While the film did end up hitting $109 million at the box office, it took a while to do so, only hitting $30.7 million in its opening weekend. Further, the production has been considered a dud by professional and amateur critics alike, with a 33 percent score on Metacritic, a 14 percent score on Rotten Tomatoes and a 5.1 on IMDB.

So it should come as no surprise that Wopat slammed the film in a unique and hilarious way back in 2016. At Salt Lake City Comic Con, Wopat and co-stars John Schneider and Catherine Bush, were asked a question about the film.

Before a member of the audience can finish their question, Wopat raspberries loudly. So that’s a good start.

When she does finish, Wopat is the first to answer.

“I didn’t watch it because I told people it would be like watching my ex-wife go out on a date,” Wopat starts. “I feel like they missed the point of what [the original show] did. Our thing was kind of a Robin Hood thing and that was a slacker movie. Those guys had, there was no higher motive to anything they were doing.”

Sheesh.

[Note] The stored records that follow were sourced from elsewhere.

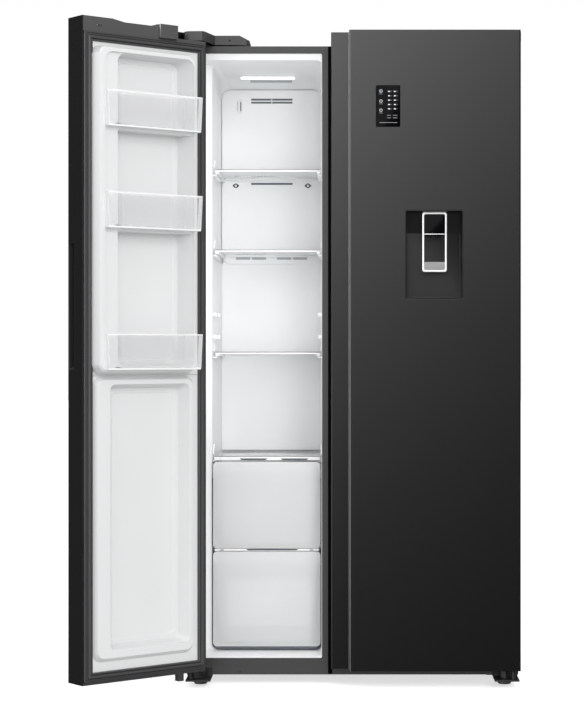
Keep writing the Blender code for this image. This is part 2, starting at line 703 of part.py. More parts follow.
def skin(name, path, holder):
    """Painted sheet folded along a path seen from above; the path runs with the steel on its left."""
    return piece(name, prism("z", sheet_outline(path, SHEET), DOOR_BOTTOM, DOOR_TOP), black_steel, holder)


def top_step(made, side, wall, front):
    """Cuts away the hinge corner of a door's top behind its front sheet."""
    x0, x1 = sorted((side * (SIDE + 0.01), wall))
    cut(made, block(x0, x1, front, 0.1, STEP, 2))


def bores(top, bottom, filling, side):
    """Holes for the two hinge pins."""
    for made, z0, z1, radius in (
        (top, 1.7, 2, PIN_RADIUS + GAP), (bottom, 0, 0.1, PIN_RADIUS + GAP),
        (filling, STEP - 0.022, 2, PIN_RADIUS + 0.002), (filling, 0, DOOR_BOTTOM + 0.017, PIN_RADIUS + 0.002),
    ):
        cut(made, rod("z", side * HINGE_X, HINGE_Y, radius, z0, z1))


def door_bin(name, wide, narrow, z0, holder, lowest=0.0):
    """Clear bin: a wide front that laps over the liner's ridges and a narrower body inside the recess."""
    wall, top = 0.0028, z0 + BIN_HEIGHT
    made = piece(name, prism("z", rounded(*wide, 0.004), z0, top), clear_plastic, holder)
    x0, x1, y0 = narrow
    body_bottom = max(z0, lowest)
    join(made, prism("z", rounded(x0, x1, y0, wide[3] - 0.005, 0.003), body_bottom, top))
    for (x0, x1, y0), bottom in ((narrow, body_bottom), (wide[:3], z0)):
        hollow = rounded(x0 + wall, x1 - wall, y0 + wall, wide[3] - wall, 0.0025)
        cut(made, prism("z", hollow, bottom + wall, top + 0.01))


# ---------------------------------------------------------------- freezer door
FREEZER_FLANGE = (-0.4500, -0.0690, 0.0560, 1.7370)
FREEZER_SEAM = 0.849
FREEZER_ZONES = [
    ((-0.3900, -0.0960, 0.8520, 1.6980), (-0.3656, -0.1504, 0.8690, 1.6680), (0.117, 0.060)),
    ((-0.4100, -0.0955, 0.1050, 0.8460), (-0.3740, -0.1480, 0.1400, 0.8230), (0.090, 0.055)),
]
GRIP = (0.0070, 0.0320, 0.8624, 1.1930)      # the pocket in the free edge: its y and z ranges
FREEZER_STEP_WALL = -0.3600


def freezer_door_shell():
    left, right = -SIDE, FREEZER_DOOR_RIGHT
    path = [
        (left, DOOR_BACK), (left, 0.004), (left + 0.0012, 0.0012), (left + 0.004, 0),
        (right - 0.004, 0), (right - 0.0012, 0.0012), (right, 0.004), (right, DOOR_BACK),
    ]
    made = skin("freezer_door_skin", path, freezer_door)
    y0, y1, z0, z1 = GRIP
    mouth = rounded(y0 - GAP, y1 + GAP, z0 - GAP, z1 + GAP, 0.003)
    cut(made, prism("x", mouth, right - 0.01, right + 0.01))
    top_step(made, -1, FREEZER_STEP_WALL, 0.0035)

    wall, depth = 0.0012, 0.0200
    front_ring = rounded(y0 + wall, y1 - wall, z0 + wall, z1 - wall, 0.002), right - GAP
    floor_ring = rounded(y0 + 0.004, y1 - 0.003, z0 + 0.020, z1 - 0.020, 0.002), right - depth
    outer_front = rounded(y0, y1, z0, z1, 0.003), right - GAP
    outer_floor = rounded(y0 + 0.0028, y1 - 0.0018, z0 + 0.0188, z1 - 0.0188, 0.003), right - depth - wall
    pocket = loft("x", [outer_floor, outer_front, front_ring, floor_ring])
    piece("freezer_door_grip", pocket, dark_plastic, freezer_door)


def freezer_door_inside():
    left, right = -SIDE + SHEET + GAP, FREEZER_DOOR_RIGHT - SHEET - GAP
    x0, x1, z0, z1 = FREEZER_FLANGE
    upper, lower = FREEZER_ZONES
    lap = 0.0015
    liner_top = embossed((x0, x1, FREEZER_SEAM - lap, z1), *upper)
    liner = piece("freezer_door_liner", liner_top, white_plastic, freezer_door)
    join(liner, embossed((x0, x1, z0, FREEZER_SEAM + lap), *lower))
    chamfer, front = 0.004, SHEET + GAP

    def between_sides(back, z0, z1):
        plan = [
            (left + chamfer, front), (right - chamfer, front), (right, front + chamfer),
            (right, back), (left, back), (left, front + chamfer),
        ]
        return prism("z", plan, z0, z1)

    core = between_sides(FLANGE_UNDER - GAP, CAP_HIGH + GAP, CAP_LOW - GAP)
    filling = door_foam("freezer_door_foam", core, FREEZER_ZONES, freezer_door)
    y0, y1, z0, z1 = GRIP
    cut(filling, block(FREEZER_DOOR_RIGHT - 0.0225, 0, y0 - 0.001, y1 + 0.001, z0 - 0.001, z1 + 0.001))

    top_plug = between_sides(DOOR_BACK, CAP_LOW, DOOR_TOP - GAP)
    top = piece("freezer_door_top_cap", top_plug, dark_plastic, freezer_door)
    dip = [
        (-0.140, 1.80), (-0.155, 1.7780), (-0.195, 1.7715), (-0.290, 1.7715),
        (-0.2985, 1.7780), (-0.2985, 1.80),
    ]
    cut(top, prism("y", dip, 0.030, 0.1))
    join(top, block(-0.3555, -0.3005, 0.060, CABINET_FRONT - 0.0008, 1.7410, DOOR_TOP - GAP))
    top_step(top, -1, FREEZER_STEP_WALL, 0.0)
    bottom_plug = between_sides(DOOR_BACK, DOOR_BOTTOM + GAP, CAP_HIGH)
    bottom = piece("freezer_door_bottom_cap", bottom_plug, dark_plastic, freezer_door)
    join(bottom, block(-0.3815, -0.3645, 0.057, DOOR_BACK, 0.0290, DOOR_BOTTOM + 0.001))
    bores(top, bottom, filling, -1)
    gasket("freezer_door_gasket", (-0.4445, -0.0690, 0.0580, 1.7365), freezer_door)

    for word, z in BIN_Z.items():
        holder = axis_at(f"freezer_bin_{word}_axis", -0.2530, 0.100, z, freezer_door)
        wide = (-0.4020, -0.1040, 0.1175, 0.1360)
        door_bin(f"freezer_bin_{word}", wide, (-0.3570, -0.1590, 0.0625), z, holder, lowest=0.8880)


freezer_door_shell()
freezer_door_inside()


# ---------------------------------------------------------------- fridge door
BAND_Y = 0.045               # face of the grip channel beside the front panel
BAND_RIGHT = 0.0140          # the channel runs on behind the panel's edge up to here
BAND_SHEET = 0.0020
FRIDGE_FLANGE = (-0.0560, 0.4500, 0.0560, 1.7370)
FRIDGE_ZONE = ((-0.0080, 0.3980, 0.0860, 1.7000), (0.0300, 0.3600, 0.1000, 1.6720), (0.117, 0.062))
DISPLAY = (0.0631, 0.1286, 1.5158, 1.6277)
DISPENSER = (0.1415, 0.2986, 1.0517, 1.2916)
DISPENSER_DEPTH = 0.045
PADDLE = (0.1887, 0.2547, 1.1253, 1.2862)
PADDLE_AXIS = (0.0150, 1.2830)
FRIDGE_STEP_WALL = 0.3600


def fridge_door_plan():
    """What the skin and the grip channel enclose, seen from above."""
    left, right = FRIDGE_DOOR_LEFT + BAND_SHEET + GAP, SIDE - SHEET - GAP
    inner_left, shoulder = BAND_RIGHT + BAND_SHEET + GAP, BAND_Y + BAND_SHEET + GAP
    front = SHEET + GAP
    return left, inner_left, right, front, shoulder


def fridge_door_core(back, z0, z1):
    left, inner_left, right, front, shoulder = fridge_door_plan()
    outline = [
        (inner_left, front), (right - 0.004, front), (right, front + 0.004), (right, back),
        (left, back), (left, shoulder + 0.002), (left + 0.002, shoulder), (inner_left, shoulder),
    ]
    return prism("z", outline, z0, z1)


def window(area, y0, y1, grow=0.0, radius=0.003):
    x0, x1, z0, z1 = area
    return prism("y", rounded(x0 - grow, x1 + grow, z0 - grow, z1 + grow, radius), y0, y1)


def fridge_door_shell():
    hem = 0.0115
    path = [
        (0.0120, hem), (FRIDGE_PANEL_LEFT, hem), (FRIDGE_PANEL_LEFT, 0.004),
        (FRIDGE_PANEL_LEFT + 0.0012, 0.0012), (FRIDGE_PANEL_LEFT + 0.004, 0),
        (SIDE - 0.004, 0), (SIDE - 0.0012, 0.0012), (SIDE, 0.004), (SIDE, DOOR_BACK),
    ]
    made = skin("fridge_door_skin", path, fridge_door)
    cut(made, window(DISPLAY, -0.01, 0.005, GAP))
    cut(made, window(DISPENSER, -0.01, 0.005, GAP))
    top_step(made, 1, FRIDGE_STEP_WALL, 0.0035)
    channel = [
        (FRIDGE_DOOR_LEFT, DOOR_BACK), (FRIDGE_DOOR_LEFT, BAND_Y + 0.002),
        (FRIDGE_DOOR_LEFT + 0.002, BAND_Y), (BAND_RIGHT, BAND_Y), (BAND_RIGHT, hem + GAP),
    ]
    strip = prism("z", sheet_outline(channel, BAND_SHEET), DOOR_BOTTOM, DOOR_TOP)
    piece("fridge_door_grip_band", strip, black_steel, fridge_door)


def fridge_door_inside():
    liner = piece("fridge_door_liner", embossed(FRIDGE_FLANGE, *FRIDGE_ZONE), white_plastic, fridge_door)
    core = fridge_door_core(FLANGE_UNDER - GAP, CAP_HIGH + GAP, CAP_LOW - GAP)
    filling = door_foam("fridge_door_foam", core, [FRIDGE_ZONE], fridge_door)
    cut(filling, window(DISPLAY, 0, 0.0100, 0.001))
    cut(filling, window(DISPENSER, 0, DISPENSER_DEPTH + 0.0025, 0.0028))
    top_plug = fridge_door_core(DOOR_BACK, CAP_LOW, DOOR_TOP - GAP)
    top = piece("fridge_door_top_cap", top_plug, dark_plastic, fridge_door)
    join(top, block(0.3005, 0.3555, 0.060, CABINET_FRONT - 0.0008, 1.7410, DOOR_TOP - GAP))
    top_step(top, 1, FRIDGE_STEP_WALL, 0.0)
    bottom_plug = fridge_door_core(DOOR_BACK, DOOR_BOTTOM + GAP, CAP_HIGH)
    bottom = piece("fridge_door_bottom_cap", bottom_plug, dark_plastic, fridge_door)
    join(bottom, block(0.3645, 0.3815, 0.057, DOOR_BACK, 0.0290, DOOR_BOTTOM + 0.001))
    bores(top, bottom, filling, 1)
    gasket("fridge_door_gasket", (-0.0520, 0.4445, 0.0580, 1.7365), fridge_door)
    wide, narrow = (-0.0020, 0.3920, 0.1175, 0.1450), (0.0370, 0.3530, 0.0645)
    door_bin("fridge_bin", wide, narrow, 0.860, fridge_door)
    tank = [
        (0.0700, 0.3200, 0.0670, 0.1400, 0.012, 1.3200),
        (0.0720, 0.3180, 0.0690, 0.1380, 0.012, 1.1500),
    ]
    piece("water_tank", tub("z", tank, 0.002), clear_plastic, fridge_door)


def display_panel():
    piece("display_panel", window(DISPLAY, 0.0002, 0.0085), black_gloss, fridge_door)


def dispenser():
    """Recess with a nozzle block at its top and a sprung chrome frame that a cup pushes back."""
    x0, x1, z0, z1 = DISPENSER
    wall = 0.002
    cavity = [
        (x0 + wall, x1 - wall, z0 + wall, z1 - wall, 0.003, 0.0002),
        (x0 + 0.004, x1 - 0.004, z0 + 0.010, z1 - 0.006, 0.003, DISPENSER_DEPTH - wall),
    ]
    housing = piece("dispenser_housing", tub("y", cavity, wall), black_gloss, fridge_door)
    px0, px1, pz0, pz1 = PADDLE
    side = 0.0050
    clear = side + 0.0008
    nozzle = rounded(px0 + clear, px1 - clear, 1.2240, pz1 - clear, 0.006)
    join(housing, prism("y", nozzle, 0.0080, DISPENSER_DEPTH - 0.001))
    rear = DISPENSER_DEPTH - 0.001
    sill = [(0.0006, z0 + 0.001), (rear, z0 + 0.001), (rear, z0 + 0.022), (0.004, z0 + 0.012)]
    join(housing, prism("x", sill, x0 + 0.001, x1 - 0.001))
    axis_y, axis_z = PADDLE_AXIS
    holder = axis_at("dispenser_paddle_axis", (px0 + px1) / 2, axis_y, axis_z, fridge_door)
    outline = rounded(px0, px1, pz0, pz1, 0.010)
    paddle = piece("dispenser_paddle", prism("y", outline, axis_y - 0.003, axis_y + 0.003), chrome, holder)
    inside = rounded(px0 + side, px1 - side, pz0 + side, pz1 - side, 0.006)
    cut(paddle, prism("y", inside, 0, 0.03))
    lip_x = (px0 + side - 0.001, px1 - side + 0.001)
    join(paddle, block(*lip_x, axis_y - 0.002, axis_y + 0.002, 1.1350, 1.1560))


fridge_door_shell()
fridge_door_inside()
display_panel()
dispenser()
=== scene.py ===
"""Looks of the side by side refrigerator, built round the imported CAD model.

Working frame, in metres: X is 0 on the cabinet's middle and runs right, Y is 0 on the front plane of the
closed doors and runs back, Z is 0 on the floor. Pieces of the freezer door are drawn as if it were closed,
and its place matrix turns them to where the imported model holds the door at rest.
"""
import bmesh
import bpy
import json
from math import cos, pi, radians, sin
from mathutils import Matrix, Vector


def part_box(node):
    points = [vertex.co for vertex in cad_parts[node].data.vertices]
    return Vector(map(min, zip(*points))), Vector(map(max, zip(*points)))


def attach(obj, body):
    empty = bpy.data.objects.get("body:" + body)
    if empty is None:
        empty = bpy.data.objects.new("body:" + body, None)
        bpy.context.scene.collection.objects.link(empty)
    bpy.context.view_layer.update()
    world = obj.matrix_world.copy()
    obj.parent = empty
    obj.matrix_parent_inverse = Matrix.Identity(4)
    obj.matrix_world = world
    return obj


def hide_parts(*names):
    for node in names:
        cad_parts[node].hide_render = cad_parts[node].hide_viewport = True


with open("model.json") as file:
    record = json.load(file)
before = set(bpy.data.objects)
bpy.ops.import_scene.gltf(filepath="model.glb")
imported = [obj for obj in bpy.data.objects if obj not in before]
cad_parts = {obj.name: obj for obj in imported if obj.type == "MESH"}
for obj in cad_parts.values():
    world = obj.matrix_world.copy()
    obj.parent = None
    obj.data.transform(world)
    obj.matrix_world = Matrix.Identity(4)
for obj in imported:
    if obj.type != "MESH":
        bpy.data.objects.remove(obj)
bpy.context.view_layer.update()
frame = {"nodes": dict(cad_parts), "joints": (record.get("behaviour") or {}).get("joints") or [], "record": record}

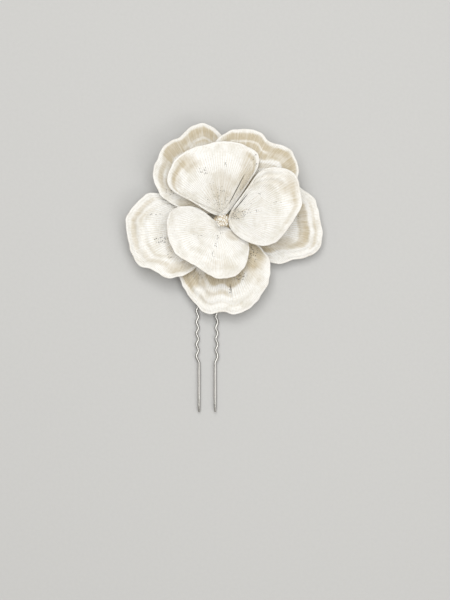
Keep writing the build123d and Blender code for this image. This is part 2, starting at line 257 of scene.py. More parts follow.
# Soft ovals of needle holes, in the same form
HOLES = {
    "outer_left": [
        (-28, -8.2, 3.4, 1.7, 1), (-23.4, -15, 1.6, 1.6, 1), (-30.4, 3.2, 2.8, 0.7, 0.9),
    ],
    "outer_top_left": [(-24, 13, 2.5, 1.5, 0.7)],
    "outer_bottom": [
        (3.4, -30.6, 0.6, 2, 1), (8, -25, 3, 2, 0.8), (13.8, -14.5, 2.6, 4, 0.8),
        (-11, -24.6, 4, 1.6, 0.5),
    ],
    "outer_right": [(34.5, 3, 1, 1.6, 0.8)],
    "inner_bottom": [
        (-2.4, -7.6, 0.6, 2, 0.9), (-3.2, -11, 0.6, 2, 0.9), (-4.2, -14.8, 0.6, 2, 0.8),
        (-10, -6.4, 3, 1, 0.5), (-0.4, -4.8, 2, 1.4, 0.5),
    ],
    "inner_top": [
        (15.3, 29.4, 0.9, 0.9, 1), (14.2, 27.4, 0.8, 0.8, 1), (15.2, 24.6, 0.8, 1, 1),
        (-8.4, 22, 2.6, 1.6, 0.8), (1.4, 24, 0.5, 3.6, 0.8), (-0.8, 10, 3.4, 5.4, 0.6),
        (-7, 9, 1.2, 1.4, 0.9), (-4.6, 15.5, 1.2, 3, 0.4),
    ],
    "inner_right": [
        (7.2, 2.6, 3.6, 2.2, 0.8), (12.6, 4.2, 3.6, 1, 0.7), (11, 7.6, 2, 0.8, 0.5),
        (16.6, 11.4, 1.4, 0.8, 0.9), (24.6, 7.6, 2.4, 0.7, 0.6),
    ],
}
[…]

Wopat doesn’t pull a single punch in the video, and, many would say, rightly so.

The Original Dukes of Hazzard

The original show took the country by storm when it first aired in 1979. At a point, the show only ranked second in the ratings to hit soap opera Dallas. This made sense, as the program was captivating audiences with tales of the Ewing family.

The adventures of Bo and Luke Duke was something TV audiences adored, as the pair made their escape from the law time and time again. It was a sign of an interesting pivot, as two characters who would classically be described as criminals were instead framed as protagonists.

This was, primarily, due to the fact that the show’s antagonists, Boss Hog Sheriff Rosco P. Coltrane were corrupt cops. When you can’t trust the law, you can only trust yourself and the Luke boys embodied that.

After seven successful seasons and 147 episodes, Dukes of Hazzard came to an end on February 9, 1985. Fans still cherish the show to this day, and attempt to ignore the Jessica Simpson-flaunting remake.